▸ WRITTEN REQUEST: Transcribe the full listing below exactly.

▸ COLLECTED MATERIAL:
[Begin]

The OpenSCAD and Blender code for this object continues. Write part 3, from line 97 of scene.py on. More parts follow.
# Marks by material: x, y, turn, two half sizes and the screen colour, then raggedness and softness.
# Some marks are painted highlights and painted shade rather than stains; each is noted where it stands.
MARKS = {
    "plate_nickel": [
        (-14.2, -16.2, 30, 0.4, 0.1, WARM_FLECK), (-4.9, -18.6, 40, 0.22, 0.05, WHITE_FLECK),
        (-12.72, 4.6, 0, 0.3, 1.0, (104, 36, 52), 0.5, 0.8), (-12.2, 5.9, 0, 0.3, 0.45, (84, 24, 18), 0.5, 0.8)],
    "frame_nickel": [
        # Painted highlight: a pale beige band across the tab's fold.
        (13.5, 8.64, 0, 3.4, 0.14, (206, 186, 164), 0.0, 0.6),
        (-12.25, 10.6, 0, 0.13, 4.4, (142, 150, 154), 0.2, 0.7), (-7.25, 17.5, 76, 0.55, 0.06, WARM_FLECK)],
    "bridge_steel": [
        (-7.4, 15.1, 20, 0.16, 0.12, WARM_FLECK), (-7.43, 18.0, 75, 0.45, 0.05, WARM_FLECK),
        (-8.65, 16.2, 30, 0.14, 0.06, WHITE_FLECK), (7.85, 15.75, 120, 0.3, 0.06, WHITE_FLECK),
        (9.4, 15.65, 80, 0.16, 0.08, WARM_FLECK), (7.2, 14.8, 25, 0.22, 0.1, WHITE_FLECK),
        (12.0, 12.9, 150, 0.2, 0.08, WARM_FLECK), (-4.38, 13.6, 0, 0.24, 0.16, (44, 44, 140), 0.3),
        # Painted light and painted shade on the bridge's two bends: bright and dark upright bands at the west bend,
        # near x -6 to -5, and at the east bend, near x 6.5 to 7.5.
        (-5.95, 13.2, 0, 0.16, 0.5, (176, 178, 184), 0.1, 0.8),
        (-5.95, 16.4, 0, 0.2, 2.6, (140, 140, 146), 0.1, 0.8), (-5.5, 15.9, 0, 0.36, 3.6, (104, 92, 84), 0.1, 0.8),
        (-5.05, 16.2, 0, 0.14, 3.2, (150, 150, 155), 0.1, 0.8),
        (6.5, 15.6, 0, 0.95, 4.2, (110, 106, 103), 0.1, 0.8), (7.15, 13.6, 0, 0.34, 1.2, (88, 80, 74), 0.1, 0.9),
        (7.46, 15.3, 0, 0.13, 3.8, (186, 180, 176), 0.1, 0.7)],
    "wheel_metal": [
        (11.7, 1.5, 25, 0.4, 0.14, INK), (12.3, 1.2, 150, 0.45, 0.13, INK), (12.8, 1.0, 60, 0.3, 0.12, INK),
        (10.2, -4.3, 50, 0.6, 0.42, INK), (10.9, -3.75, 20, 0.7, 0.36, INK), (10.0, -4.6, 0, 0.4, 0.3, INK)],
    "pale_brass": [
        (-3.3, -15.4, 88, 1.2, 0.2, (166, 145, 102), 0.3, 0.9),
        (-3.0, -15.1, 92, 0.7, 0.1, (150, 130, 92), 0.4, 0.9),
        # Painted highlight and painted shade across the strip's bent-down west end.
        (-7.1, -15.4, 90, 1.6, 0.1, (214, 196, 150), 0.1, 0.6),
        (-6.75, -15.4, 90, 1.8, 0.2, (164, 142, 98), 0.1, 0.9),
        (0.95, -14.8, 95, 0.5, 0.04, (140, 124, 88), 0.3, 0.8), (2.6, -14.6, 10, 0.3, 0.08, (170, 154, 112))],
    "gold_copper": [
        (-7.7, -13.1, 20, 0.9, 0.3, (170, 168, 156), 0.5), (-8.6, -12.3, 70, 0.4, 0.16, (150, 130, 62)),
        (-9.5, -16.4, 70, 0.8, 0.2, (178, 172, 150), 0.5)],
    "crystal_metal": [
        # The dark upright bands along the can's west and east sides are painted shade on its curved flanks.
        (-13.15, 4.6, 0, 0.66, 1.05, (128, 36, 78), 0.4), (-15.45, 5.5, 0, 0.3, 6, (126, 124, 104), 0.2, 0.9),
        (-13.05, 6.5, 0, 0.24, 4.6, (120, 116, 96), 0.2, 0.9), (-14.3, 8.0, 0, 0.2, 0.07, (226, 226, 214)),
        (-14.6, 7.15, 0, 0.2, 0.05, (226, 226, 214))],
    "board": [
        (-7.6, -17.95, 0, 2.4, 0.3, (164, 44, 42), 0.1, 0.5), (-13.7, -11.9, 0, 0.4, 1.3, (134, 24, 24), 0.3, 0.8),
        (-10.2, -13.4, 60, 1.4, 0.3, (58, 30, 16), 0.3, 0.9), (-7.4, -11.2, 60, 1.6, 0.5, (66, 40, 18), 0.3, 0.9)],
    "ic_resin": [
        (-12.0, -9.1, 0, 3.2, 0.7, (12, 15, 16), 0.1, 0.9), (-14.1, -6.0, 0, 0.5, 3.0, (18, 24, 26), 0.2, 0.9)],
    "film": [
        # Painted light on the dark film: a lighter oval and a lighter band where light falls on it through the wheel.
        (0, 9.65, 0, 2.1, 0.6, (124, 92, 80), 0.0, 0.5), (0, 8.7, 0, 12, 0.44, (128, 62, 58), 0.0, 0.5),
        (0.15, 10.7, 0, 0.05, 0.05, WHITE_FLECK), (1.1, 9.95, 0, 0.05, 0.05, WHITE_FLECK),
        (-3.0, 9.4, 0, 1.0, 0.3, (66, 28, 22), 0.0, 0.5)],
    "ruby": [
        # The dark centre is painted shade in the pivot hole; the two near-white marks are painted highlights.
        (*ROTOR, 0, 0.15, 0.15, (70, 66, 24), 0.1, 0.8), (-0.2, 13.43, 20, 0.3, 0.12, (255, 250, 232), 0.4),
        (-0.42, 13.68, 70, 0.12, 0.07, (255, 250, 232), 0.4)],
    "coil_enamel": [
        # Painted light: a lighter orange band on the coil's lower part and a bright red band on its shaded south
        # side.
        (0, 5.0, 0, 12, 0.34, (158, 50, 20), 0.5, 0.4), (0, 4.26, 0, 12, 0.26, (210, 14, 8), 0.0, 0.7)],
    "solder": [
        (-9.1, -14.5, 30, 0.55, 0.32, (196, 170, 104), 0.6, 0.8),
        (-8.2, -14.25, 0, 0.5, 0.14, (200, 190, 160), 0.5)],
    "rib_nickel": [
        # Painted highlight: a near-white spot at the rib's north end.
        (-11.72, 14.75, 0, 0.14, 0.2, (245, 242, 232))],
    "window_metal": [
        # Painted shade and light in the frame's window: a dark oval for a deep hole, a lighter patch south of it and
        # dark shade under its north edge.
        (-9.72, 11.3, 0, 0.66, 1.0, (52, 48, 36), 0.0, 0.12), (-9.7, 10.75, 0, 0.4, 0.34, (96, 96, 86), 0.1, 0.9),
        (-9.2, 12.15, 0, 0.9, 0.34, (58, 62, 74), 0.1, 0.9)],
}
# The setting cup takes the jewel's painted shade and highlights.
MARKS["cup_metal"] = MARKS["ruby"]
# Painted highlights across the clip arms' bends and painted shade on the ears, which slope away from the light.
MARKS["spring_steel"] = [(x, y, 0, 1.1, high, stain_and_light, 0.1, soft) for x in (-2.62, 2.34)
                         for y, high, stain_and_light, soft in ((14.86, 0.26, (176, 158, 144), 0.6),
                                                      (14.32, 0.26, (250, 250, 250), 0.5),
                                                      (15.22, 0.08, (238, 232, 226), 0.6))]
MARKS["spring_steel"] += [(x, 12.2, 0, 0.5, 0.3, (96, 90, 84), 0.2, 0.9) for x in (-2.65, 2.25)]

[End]

▸ THE REPLY:
The OpenSCAD and Blender code for this object continues. Write part 3, from line 97 of scene.py on. More parts follow.
# Marks by material: x, y, turn, two half sizes and the screen colour, then raggedness and softness.
# Some marks are painted highlights and painted shade rather than stains; each is noted where it stands.
MARKS = {
    "plate_nickel": [
        (-14.2, -16.2, 30, 0.4, 0.1, WARM_FLECK), (-4.9, -18.6, 40, 0.22, 0.05, WHITE_FLECK),
        (-12.72, 4.6, 0, 0.3, 1.0, (104, 36, 52), 0.5, 0.8), (-12.2, 5.9, 0, 0.3, 0.45, (84, 24, 18), 0.5, 0.8)],
    "frame_nickel": [
        # Painted highlight: a pale beige band across the tab's fold.
        (13.5, 8.64, 0, 3.4, 0.14, (206, 186, 164), 0.0, 0.6),
        (-12.25, 10.6, 0, 0.13, 4.4, (142, 150, 154), 0.2, 0.7), (-7.25, 17.5, 76, 0.55, 0.06, WARM_FLECK)],
    "bridge_steel": [
        (-7.4, 15.1, 20, 0.16, 0.12, WARM_FLECK), (-7.43, 18.0, 75, 0.45, 0.05, WARM_FLECK),
        (-8.65, 16.2, 30, 0.14, 0.06, WHITE_FLECK), (7.85, 15.75, 120, 0.3, 0.06, WHITE_FLECK),
        (9.4, 15.65, 80, 0.16, 0.08, WARM_FLECK), (7.2, 14.8, 25, 0.22, 0.1, WHITE_FLECK),
        (12.0, 12.9, 150, 0.2, 0.08, WARM_FLECK), (-4.38, 13.6, 0, 0.24, 0.16, (44, 44, 140), 0.3),
        # Painted light and painted shade on the bridge's two bends: bright and dark upright bands at the west bend,
        # near x -6 to -5, and at the east bend, near x 6.5 to 7.5.
        (-5.95, 13.2, 0, 0.16, 0.5, (176, 178, 184), 0.1, 0.8),
        (-5.95, 16.4, 0, 0.2, 2.6, (140, 140, 146), 0.1, 0.8), (-5.5, 15.9, 0, 0.36, 3.6, (104, 92, 84), 0.1, 0.8),
        (-5.05, 16.2, 0, 0.14, 3.2, (150, 150, 155), 0.1, 0.8),
        (6.5, 15.6, 0, 0.95, 4.2, (110, 106, 103), 0.1, 0.8), (7.15, 13.6, 0, 0.34, 1.2, (88, 80, 74), 0.1, 0.9),
        (7.46, 15.3, 0, 0.13, 3.8, (186, 180, 176), 0.1, 0.7)],
    "wheel_metal": [
        (11.7, 1.5, 25, 0.4, 0.14, INK), (12.3, 1.2, 150, 0.45, 0.13, INK), (12.8, 1.0, 60, 0.3, 0.12, INK),
        (10.2, -4.3, 50, 0.6, 0.42, INK), (10.9, -3.75, 20, 0.7, 0.36, INK), (10.0, -4.6, 0, 0.4, 0.3, INK)],
    "pale_brass": [
        (-3.3, -15.4, 88, 1.2, 0.2, (166, 145, 102), 0.3, 0.9),
        (-3.0, -15.1, 92, 0.7, 0.1, (150, 130, 92), 0.4, 0.9),
        # Painted highlight and painted shade across the strip's bent-down west end.
        (-7.1, -15.4, 90, 1.6, 0.1, (214, 196, 150), 0.1, 0.6),
        (-6.75, -15.4, 90, 1.8, 0.2, (164, 142, 98), 0.1, 0.9),
        (0.95, -14.8, 95, 0.5, 0.04, (140, 124, 88), 0.3, 0.8), (2.6, -14.6, 10, 0.3, 0.08, (170, 154, 112))],
    "gold_copper": [
        (-7.7, -13.1, 20, 0.9, 0.3, (170, 168, 156), 0.5), (-8.6, -12.3, 70, 0.4, 0.16, (150, 130, 62)),
        (-9.5, -16.4, 70, 0.8, 0.2, (178, 172, 150), 0.5)],
    "crystal_metal": [
        # The dark upright bands along the can's west and east sides are painted shade on its curved flanks.
        (-13.15, 4.6, 0, 0.66, 1.05, (128, 36, 78), 0.4), (-15.45, 5.5, 0, 0.3, 6, (126, 124, 104), 0.2, 0.9),
        (-13.05, 6.5, 0, 0.24, 4.6, (120, 116, 96), 0.2, 0.9), (-14.3, 8.0, 0, 0.2, 0.07, (226, 226, 214)),
        (-14.6, 7.15, 0, 0.2, 0.05, (226, 226, 214))],
    "board": [
        (-7.6, -17.95, 0, 2.4, 0.3, (164, 44, 42), 0.1, 0.5), (-13.7, -11.9, 0, 0.4, 1.3, (134, 24, 24), 0.3, 0.8),
        (-10.2, -13.4, 60, 1.4, 0.3, (58, 30, 16), 0.3, 0.9), (-7.4, -11.2, 60, 1.6, 0.5, (66, 40, 18), 0.3, 0.9)],
    "ic_resin": [
        (-12.0, -9.1, 0, 3.2, 0.7, (12, 15, 16), 0.1, 0.9), (-14.1, -6.0, 0, 0.5, 3.0, (18, 24, 26), 0.2, 0.9)],
    "film": [
        # Painted light on the dark film: a lighter oval and a lighter band where light falls on it through the wheel.
        (0, 9.65, 0, 2.1, 0.6, (124, 92, 80), 0.0, 0.5), (0, 8.7, 0, 12, 0.44, (128, 62, 58), 0.0, 0.5),
        (0.15, 10.7, 0, 0.05, 0.05, WHITE_FLECK), (1.1, 9.95, 0, 0.05, 0.05, WHITE_FLECK),
        (-3.0, 9.4, 0, 1.0, 0.3, (66, 28, 22), 0.0, 0.5)],
    "ruby": [
        # The dark centre is painted shade in the pivot hole; the two near-white marks are painted highlights.
        (*ROTOR, 0, 0.15, 0.15, (70, 66, 24), 0.1, 0.8), (-0.2, 13.43, 20, 0.3, 0.12, (255, 250, 232), 0.4),
        (-0.42, 13.68, 70, 0.12, 0.07, (255, 250, 232), 0.4)],
    "coil_enamel": [
        # Painted light: a lighter orange band on the coil's lower part and a bright red band on its shaded south
        # side.
        (0, 5.0, 0, 12, 0.34, (158, 50, 20), 0.5, 0.4), (0, 4.26, 0, 12, 0.26, (210, 14, 8), 0.0, 0.7)],
    "solder": [
        (-9.1, -14.5, 30, 0.55, 0.32, (196, 170, 104), 0.6, 0.8),
        (-8.2, -14.25, 0, 0.5, 0.14, (200, 190, 160), 0.5)],
    "rib_nickel": [
        # Painted highlight: a near-white spot at the rib's north end.
        (-11.72, 14.75, 0, 0.14, 0.2, (245, 242, 232))],
    "window_metal": [
        # Painted shade and light in the frame's window: a dark oval for a deep hole, a lighter patch south of it and
        # dark shade under its north edge.
        (-9.72, 11.3, 0, 0.66, 1.0, (52, 48, 36), 0.0, 0.12), (-9.7, 10.75, 0, 0.4, 0.34, (96, 96, 86), 0.1, 0.9),
        (-9.2, 12.15, 0, 0.9, 0.34, (58, 62, 74), 0.1, 0.9)],
}
# The setting cup takes the jewel's painted shade and highlights.
MARKS["cup_metal"] = MARKS["ruby"]
# Painted highlights across the clip arms' bends and painted shade on the ears, which slope away from the light.
MARKS["spring_steel"] = [(x, y, 0, 1.1, high, stain_and_light, 0.1, soft) for x in (-2.62, 2.34)
                         for y, high, stain_and_light, soft in ((14.86, 0.26, (176, 158, 144), 0.6),
                                                      (14.32, 0.26, (250, 250, 250), 0.5),
                                                      (15.22, 0.08, (238, 232, 226), 0.6))]
MARKS["spring_steel"] += [(x, 12.2, 0, 0.5, 0.3, (96, 90, 84), 0.2, 0.9) for x in (-2.65, 2.25)]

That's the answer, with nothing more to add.